--- SET PROBLEM ---
Reproduce the material in full, exactly as written.

--- GIVEN MATERIAL ---
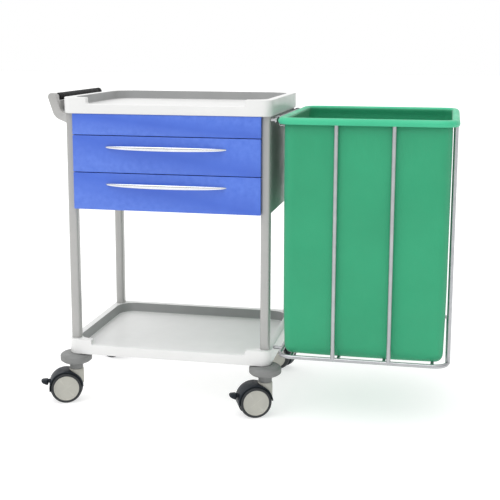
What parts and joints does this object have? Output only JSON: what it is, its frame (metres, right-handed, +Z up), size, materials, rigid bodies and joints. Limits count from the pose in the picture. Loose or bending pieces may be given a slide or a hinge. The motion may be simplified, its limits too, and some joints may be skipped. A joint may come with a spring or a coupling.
{
  "type": "medication cart",
  "caption": "Ward medication cart: two lipped trays on posts, drawer cabinet, push handle, twin-wheel casters and a hung wire basket with a lift-out bag.",
  "frame": {"origin": "on the floor under the middle of the whole cart's bounding box, handle and basket included", "axes": "+X to the right from the push handle towards the basket, +Y from the drawer fronts to the back, +Z up"},
  "size_m": [1.229, 0.56, 0.944],
  "materials": {
    "tray_white": "smooth moulded ABS, satin gloss",
    "post_grey": "light grey powder coat on round-edged tube",
    "cabinet_white": "powder-coated sheet steel",
    "front_blue": "blue satin coat",
    "handle_chrome": "polished",
    "slide_zinc": "zinc-plated",
    "grip_black": "matt rubber sleeve",
    "bumper_grey": "matt moulded",
    "housing_grey": "satin moulded nylon",
    "hood_black": "satin moulded nylon",
    "tread_black": "smooth tread",
    "basket_steel": "bright plated wire",
    "bag_green": "waterproof coated cloth"
  },
  "bodies": {
    "cart": {"upper_tray": "tray_white", "lower_tray": "tray_white", "post_front_left": "post_grey", "post_front_right": "post_grey", "post_back_left": "post_grey", "post_back_right": "post_grey", "handle_arm_front": "post_grey", "handle_arm_back": "post_grey", "handle_guard": "post_grey", "cabinet_side_left": "cabinet_white", "cabinet_side_right": "cabinet_white", "cabinet_back": "cabinet_white", "cabinet_floor": "cabinet_white", "fascia_panel": "front_blue", "handle_grip": "grip_black", "hanger_rail": "basket_steel", "slide_outer_upper_left": "slide_zinc", "slide_outer_upper_right": "slide_zinc", "slide_outer_lower_left": "slide_zinc", "slide_outer_lower_right": "slide_zinc", "caster_bumper_front_left": "bumper_grey", "caster_bumper_front_right": "bumper_grey", "caster_bumper_back_left": "bumper_grey", "caster_bumper_back_right": "bumper_grey"},
    "drawer_upper": {"drawer_front_upper": "front_blue", "drawer_box_upper": "cabinet_white", "drawer_handle_upper": "handle_chrome", "slide_inner_upper_left": "slide_zinc", "slide_inner_upper_right": "slide_zinc"},
    "drawer_lower": {"drawer_front_lower": "front_blue", "drawer_box_lower": "cabinet_white", "drawer_handle_lower": "handle_chrome", "slide_inner_lower_left": "slide_zinc", "slide_inner_lower_right": "slide_zinc"},
    "swivel_front_left": {"caster_fork_front_left": "housing_grey", "caster_hood_front_left": "hood_black"},
    "wheel_front_left": {"caster_wheel_front_left": "tread_black"},
    "brake_front_left": {"brake_pedal_front_left": "hood_black"},
    "swivel_front_right": {"caster_fork_front_right": "housing_grey", "caster_hood_front_right": "hood_black"},
    "wheel_front_right": {"caster_wheel_front_right": "tread_black"},
    "brake_front_right": {"brake_pedal_front_right": "hood_black"},
    "swivel_back_left": {"caster_fork_back_left": "housing_grey", "caster_hood_back_left": "hood_black"},
    "wheel_back_left": {"caster_wheel_back_left": "tread_black"},
    "swivel_back_right": {"caster_fork_back_right": "housing_grey", "caster_hood_back_right": "hood_black"},
    "wheel_back_right": {"caster_wheel_back_right": "tread_black"},
    "basket": {"basket_top_ring": "basket_steel", "basket_base": "basket_steel", "basket_wire_front_1": "basket_steel", "basket_wire_front_2": "basket_steel", "basket_wire_back_1": "basket_steel", "basket_wire_back_2": "basket_steel", "basket_wire_right_1": "basket_steel", "basket_wire_right_2": "basket_steel", "basket_wire_right_3": "basket_steel", "basket_wire_right_4": "basket_steel"},
    "bag": {"laundry_bag": "bag_green"}
  },
  "joints": [
    {"name": "drawer_upper_slide", "type": "slide", "parent": "cart", "child": "drawer_upper", "axis": [0, -1, 0], "range_m": [0, 0.3]},
    {"name": "drawer_lower_slide", "type": "slide", "parent": "cart", "child": "drawer_lower", "axis": [0, -1, 0], "range_m": [0, 0.3]},
    {"name": "caster_front_left_swivel", "type": "hinge", "parent": "cart", "child": "swivel_front_left", "pos_m": [-0.51346, -0.213, 0.103], "axis": [0, 0, 1], "continuous": true},
    {"name": "caster_front_left_roll", "type": "hinge", "parent": "swivel_front_left", "child": "wheel_front_left", "pos_m": [-0.54359, -0.22517, 0.0475], "axis": [0.3746, -0.9272, 0], "continuous": true},
    {"name": "brake_front_left_pedal", "type": "hinge", "parent": "swivel_front_left", "child": "brake_front_left", "pos_m": [-0.59116, -0.24439, 0.065], "axis": [0.3746, -0.9272, 0], "range_deg": [0, 18]},
    {"name": "caster_front_right_swivel", "type": "hinge", "parent": "cart", "child": "swivel_front_right", "pos_m": [0.07754, -0.213, 0.103], "axis": [0, 0, 1], "continuous": true},
    {"name": "caster_front_right_roll", "type": "hinge", "parent": "swivel_front_right", "child": "wheel_front_right", "pos_m": [0.04741, -0.22517, 0.0475], "axis": [0.3746, -0.9272, 0], "continuous": true},
    {"name": "brake_front_right_pedal", "type": "hinge", "parent": "swivel_front_right", "child": "brake_front_right", "pos_m": [-0.00016, -0.24439, 0.065], "axis": [0.3746, -0.9272, 0], "range_deg": [0, 18]},
    {"name": "caster_back_left_swivel", "type": "hinge", "parent": "cart", "child": "swivel_back_left", "pos_m": [-0.51346, 0.213, 0.103], "axis": [0, 0, 1], "continuous": true},
    {"name": "caster_back_left_roll", "type": "hinge", "parent": "swivel_back_left", "child": "wheel_back_left", "pos_m": [-0.544, 0.22412, 0.0475], "axis": [-0.342, -0.9397, 0], "continuous": true},
    {"name": "caster_back_right_swivel", "type": "hinge", "parent": "cart", "child": "swivel_back_right", "pos_m": [0.07754, 0.213, 0.103], "axis": [0, 0, 1], "continuous": true},
    {"name": "caster_back_right_roll", "type": "hinge", "parent": "swivel_back_right", "child": "wheel_back_right", "pos_m": [0.047, 0.22412, 0.0475], "axis": [-0.342, -0.9397, 0], "continuous": true},
    {"name": "basket_lift_off", "type": "slide", "parent": "cart", "child": "basket", "axis": [0, 0, 1], "range_m": [0, 0.06]},
    {"name": "bag_lift_out", "type": "slide", "parent": "basket", "child": "bag", "axis": [0, 0, 1], "range_m": [0, 0.25]}
  ]
}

--- RIGHT ANSWER ---
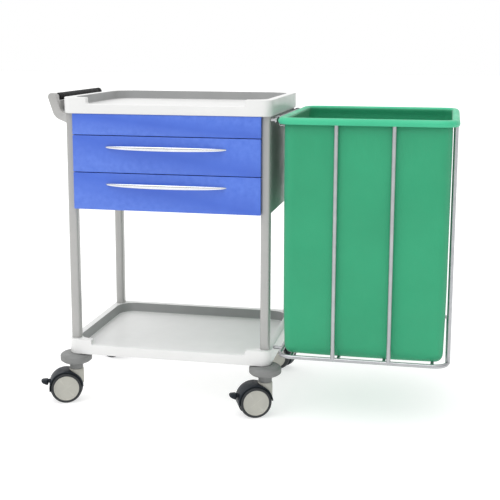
What parts and joints does this object have? Output only JSON: what it is, its frame (metres, right-handed, +Z up), size, materials, rigid bodies and joints. Limits count from the pose in the picture. Loose or bending pieces may be given a slide or a hinge. The motion may be simplified, its limits too, and some joints may be skipped. A joint may come with a spring or a coupling.
{
  "type": "medication cart",
  "caption": "Ward medication cart: two lipped trays on posts, drawer cabinet, push handle, twin-wheel casters and a hung wire basket with a lift-out bag.",
  "frame": {"origin": "on the floor under the middle of the whole cart's bounding box, handle and basket included", "axes": "+X to the right from the push handle towards the basket, +Y from the drawer fronts to the back, +Z up"},
  "size_m": [1.229, 0.56, 0.944],
  "materials": {
    "tray_white": "smooth moulded ABS, satin gloss",
    "post_grey": "light grey powder coat on round-edged tube",
    "cabinet_white": "powder-coated sheet steel",
    "front_blue": "blue satin coat",
    "handle_chrome": "polished",
    "slide_zinc": "zinc-plated",
    "grip_black": "matt rubber sleeve",
    "bumper_grey": "matt moulded",
    "housing_grey": "satin moulded nylon",
    "hood_black": "satin moulded nylon",
    "tread_black": "smooth tread",
    "basket_steel": "bright plated wire",
    "bag_green": "waterproof coated cloth"
  },
  "bodies": {
    "cart": {"upper_tray": "tray_white", "lower_tray": "tray_white", "post_front_left": "post_grey", "post_front_right": "post_grey", "post_back_left": "post_grey", "post_back_right": "post_grey", "handle_arm_front": "post_grey", "handle_arm_back": "post_grey", "handle_guard": "post_grey", "cabinet_side_left": "cabinet_white", "cabinet_side_right": "cabinet_white", "cabinet_back": "cabinet_white", "cabinet_floor": "cabinet_white", "fascia_panel": "front_blue", "handle_grip": "grip_black", "hanger_rail": "basket_steel", "slide_outer_upper_left": "slide_zinc", "slide_outer_upper_right": "slide_zinc", "slide_outer_lower_left": "slide_zinc", "slide_outer_lower_right": "slide_zinc", "caster_bumper_front_left": "bumper_grey", "caster_bumper_front_right": "bumper_grey", "caster_bumper_back_left": "bumper_grey", "caster_bumper_back_right": "bumper_grey"},
    "drawer_upper": {"drawer_front_upper": "front_blue", "drawer_box_upper": "cabinet_white", "drawer_handle_upper": "handle_chrome", "slide_inner_upper_left": "slide_zinc", "slide_inner_upper_right": "slide_zinc"},
    "drawer_lower": {"drawer_front_lower": "front_blue", "drawer_box_lower": "cabinet_white", "drawer_handle_lower": "handle_chrome", "slide_inner_lower_left": "slide_zinc", "slide_inner_lower_right": "slide_zinc"},
    "swivel_front_left": {"caster_fork_front_left": "housing_grey", "caster_hood_front_left": "hood_black"},
    "wheel_front_left": {"caster_wheel_front_left": "tread_black"},
    "brake_front_left": {"brake_pedal_front_left": "hood_black"},
    "swivel_front_right": {"caster_fork_front_right": "housing_grey", "caster_hood_front_right": "hood_black"},
    "wheel_front_right": {"caster_wheel_front_right": "tread_black"},
    "brake_front_right": {"brake_pedal_front_right": "hood_black"},
    "swivel_back_left": {"caster_fork_back_left": "housing_grey", "caster_hood_back_left": "hood_black"},
    "wheel_back_left": {"caster_wheel_back_left": "tread_black"},
    "swivel_back_right": {"caster_fork_back_right": "housing_grey", "caster_hood_back_right": "hood_black"},
    "wheel_back_right": {"caster_wheel_back_right": "tread_black"},
    "basket": {"basket_top_ring": "basket_steel", "basket_base": "basket_steel", "basket_wire_front_1": "basket_steel", "basket_wire_front_2": "basket_steel", "basket_wire_back_1": "basket_steel", "basket_wire_back_2": "basket_steel", "basket_wire_right_1": "basket_steel", "basket_wire_right_2": "basket_steel", "basket_wire_right_3": "basket_steel", "basket_wire_right_4": "basket_steel"},
    "bag": {"laundry_bag": "bag_green"}
  },
  "joints": [
    {"name": "drawer_upper_slide", "type": "slide", "parent": "cart", "child": "drawer_upper", "axis": [0, -1, 0], "range_m": [0, 0.3]},
    {"name": "drawer_lower_slide", "type": "slide", "parent": "cart", "child": "drawer_lower", "axis": [0, -1, 0], "range_m": [0, 0.3]},
    {"name": "caster_front_left_swivel", "type": "hinge", "parent": "cart", "child": "swivel_front_left", "pos_m": [-0.51346, -0.213, 0.103], "axis": [0, 0, 1], "continuous": true},
    {"name": "caster_front_left_roll", "type": "hinge", "parent": "swivel_front_left", "child": "wheel_front_left", "pos_m": [-0.54359, -0.22517, 0.0475], "axis": [0.3746, -0.9272, 0], "continuous": true},
    {"name": "brake_front_left_pedal", "type": "hinge", "parent": "swivel_front_left", "child": "brake_front_left", "pos_m": [-0.59116, -0.24439, 0.065], "axis": [0.3746, -0.9272, 0], "range_deg": [0, 18]},
    {"name": "caster_front_right_swivel", "type": "hinge", "parent": "cart", "child": "swivel_front_right", "pos_m": [0.07754, -0.213, 0.103], "axis": [0, 0, 1], "continuous": true},
    {"name": "caster_front_right_roll", "type": "hinge", "parent": "swivel_front_right", "child": "wheel_front_right", "pos_m": [0.04741, -0.22517, 0.0475], "axis": [0.3746, -0.9272, 0], "continuous": true},
    {"name": "brake_front_right_pedal", "type": "hinge", "parent": "swivel_front_right", "child": "brake_front_right", "pos_m": [-0.00016, -0.24439, 0.065], "axis": [0.3746, -0.9272, 0], "range_deg": [0, 18]},
    {"name": "caster_back_left_swivel", "type": "hinge", "parent": "cart", "child": "swivel_back_left", "pos_m": [-0.51346, 0.213, 0.103], "axis": [0, 0, 1], "continuous": true},
    {"name": "caster_back_left_roll", "type": "hinge", "parent": "swivel_back_left", "child": "wheel_back_left", "pos_m": [-0.544, 0.22412, 0.0475], "axis": [-0.342, -0.9397, 0], "continuous": true},
    {"name": "caster_back_right_swivel", "type": "hinge", "parent": "cart", "child": "swivel_back_right", "pos_m": [0.07754, 0.213, 0.103], "axis": [0, 0, 1], "continuous": true},
    {"name": "caster_back_right_roll", "type": "hinge", "parent": "swivel_back_right", "child": "wheel_back_right", "pos_m": [0.047, 0.22412, 0.0475], "axis": [-0.342, -0.9397, 0], "continuous": true},
    {"name": "basket_lift_off", "type": "slide", "parent": "cart", "child": "basket", "axis": [0, 0, 1], "range_m": [0, 0.06]},
    {"name": "bag_lift_out", "type": "slide", "parent": "basket", "child": "bag", "axis": [0, 0, 1], "range_m": [0, 0.25]}
  ]
}